While British Cycling has sought to involve the UCI at an earlier stage of the process, Boardman pointed out that a change in attitude at the governing body has also led to a more consistent approach regarding which items comply and which don’t.
“In the past, they got around these grey areas in a lazy fashion by using phrases like "at their discretion" and "in the spirit of the rules" with their word being final and no right of appeal.
“That gave them carte blanche to say whatever they liked. Julien Carron has made a real effort to make the regulations black-and-white and adhere to them rigidly, which is how it should always have been.
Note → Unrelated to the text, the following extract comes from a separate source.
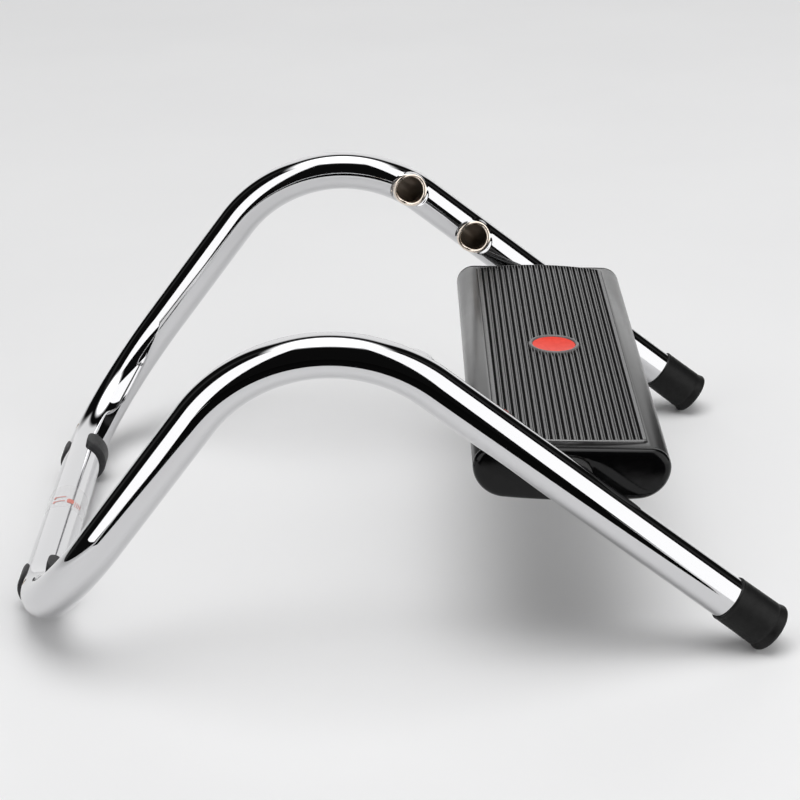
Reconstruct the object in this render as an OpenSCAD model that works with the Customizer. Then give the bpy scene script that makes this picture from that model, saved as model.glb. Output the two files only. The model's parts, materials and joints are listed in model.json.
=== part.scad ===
// Under-desk footrest. A bent chromed tube frame stands on two rubber clips
// and two rubber leg caps. Between its falling legs hangs a ribbed platform
// that tilts on two spring-loaded pivot pins. The pins plug into one pair of
// three height holes on the inner sides of the legs.
// Millimetres, +Z up. The origin is on the floor under the middle of the
// object. The crossbar is at -X, the leg caps are at +X. "Near" parts are at
// -Y and "far" parts at +Y.

/* [Frame tube] */
// Outside diameter of the frame tube
tube_d = 25; // [24:0.5:26]
// Wall thickness of the frame tube
tube_wall = 1.5; // [1.2:0.1:2]
// Distance between the centre lines of the two legs
leg_spacing = 353.6; // [350:0.2:370]
// Centre-line radius of the floor corners
corner_r = 82.8; // [75:0.2:90]
// Centre-line radius of the top bends
apex_r = 91; // [86:1:94]
// Angle at which a leg rises from the floor
rise_angle = 51.6; // [50:0.1:53]
// Angle at which a leg falls towards its cap
fall_angle = 39.4; // [38:0.1:41]
// Distance along the rising line from the crossbar axis to the top corner point
rise_len = 263.5; // [260:0.5:268]
// Diameter of the two plating vent holes near the floor corners
vent_d = 4; // [3:0.5:5]

/* [Height holes] */
// Bore diameter of a height hole
hole_d = 17.3; // [17:0.1:17.6]
// Number of height holes on each leg
hole_count = 3; // [3:1:3]
// Distance along the falling line from the top corner point to the first hole
first_hole = 80.1; // [80:0.1:88]
// Distance from one hole to the next
hole_pitch = 55.1; // [50:0.1:55.4]
// Depth of a hole's rim below the outermost line of the tube
rim_depth = 3.6; // [3.4:0.1:4]
// Depth to which the rim's collar reaches
collar_depth = 7.6; // [7:0.1:8]
// Wall thickness of the drawn collar
collar_wall = 1.7; // [1.4:0.1:1.8]
// Diameter of the dished area round a hole
dish_d = 27.2; // [26:0.2:28]

/* [Rubber feet] */
// Wall thickness of the crossbar clips
clip_wall = 3; // [2.5:0.1:4]
// Length of a crossbar clip along the bar
clip_len = 16.5; // [14:0.5:20]
// Distance from the middle of the bar to the near clip
near_clip_at = 97.5; // [80:0.5:98]
// Distance from the middle of the bar to the far clip
far_clip_at = 88.8; // [80:0.1:98]
// Opening of the clips' C shape, in degrees
clip_gap = 56; // [40:1:80]
// Lean of the opening away from straight up, towards -X
clip_lean = 14; // [0:1:20]
// Length of a leg cap along its leg
cap_len = 32.5; // [28:0.5:36]
// Wall thickness of a leg cap at its collar
cap_wall = 1.2; // [1:0.1:1.6]
// Radius of the rounded rim that stands on the floor
cap_rim_r = 2.2; // [1.5:0.1:2.5]
// Widest radius of a leg cap, at its rim
cap_flange_r = 14.6; // [14.3:0.1:15.5]

/* [Crossbar label] */
// Width of the clear film label along the bar
label_len = 32; // [20:1:40]
// Position of the middle of the label along the bar
label_at = -2; // [-10:1:10]
// Part of the tube that the label wraps, in degrees
label_wrap = 230; // [180:5:300]

/* [Platform] */
// Length of the platform's extruded shell
shell_len = 310; // [306:1:312]
// Width of the platform from front to back
shell_w = 110.6; // [105:0.2:116]
// Height of the flat top above the pivot axis
shell_top = 15.7; // [15:0.1:17]
// Depth of the bottom below the pivot axis
shell_bottom = 16.3; // [16:0.1:18]
// Radius of the two upper edges
top_edge_r = 11.5; // [10:0.5:11.5]
// Radius of the two lower edges
low_edge_r = 19; // [17:0.5:19]
// Wall thickness of the shell
shell_wall = 2.5; // [2:0.1:3]
// Thickness of an end cap outside the shell
end_cap_t = 5.6; // [5:0.1:6]
// Tilt of the platform in the stored pose, towards the leg caps
rest_tilt = 3; // [0:0.5:10]

/* [Tread mat] */
// Width of the mat
mat_w = 84; // [80:1:86]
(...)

“I hope that means, if designs which break those rules reach the London Olympic track, they are thrown out, even on the day of racing,” Boardman went on. “It will not happen to us: all of our bike frames have UCI stamps on them, even though the rules say they don't need them because the designs are pre-2012.
“My job has been to ensure there is a zero per cent chance of our equipment being withdrawn. I want to go into the BBC commentary box, watch the racing, and have no worries at all.”
His role with British Cycling over the past nine years has been a demanding one, and Boardman said he feels ready to move on after this summer’s Olympics.
“This line of work has not stopped for me, from meetings straight off the plane to Skype conferences with people back home crammed into all hours of the day. That's what it takes, but after London 2012 they deserve somebody who will give it their heart and soul because I don't feel I will be able to do it justice.
“Dave Brailsford said to me, years ago, that you can't live your whole life on the front line and that's where I have been for many years now in this sport,” he added. “It's time to step away.
“That decision is tinged with sadness because it's a big chunk of my life, but I'm convinced this is the right time. It's been great, but it is somebody else's turn now," Boardman concluded.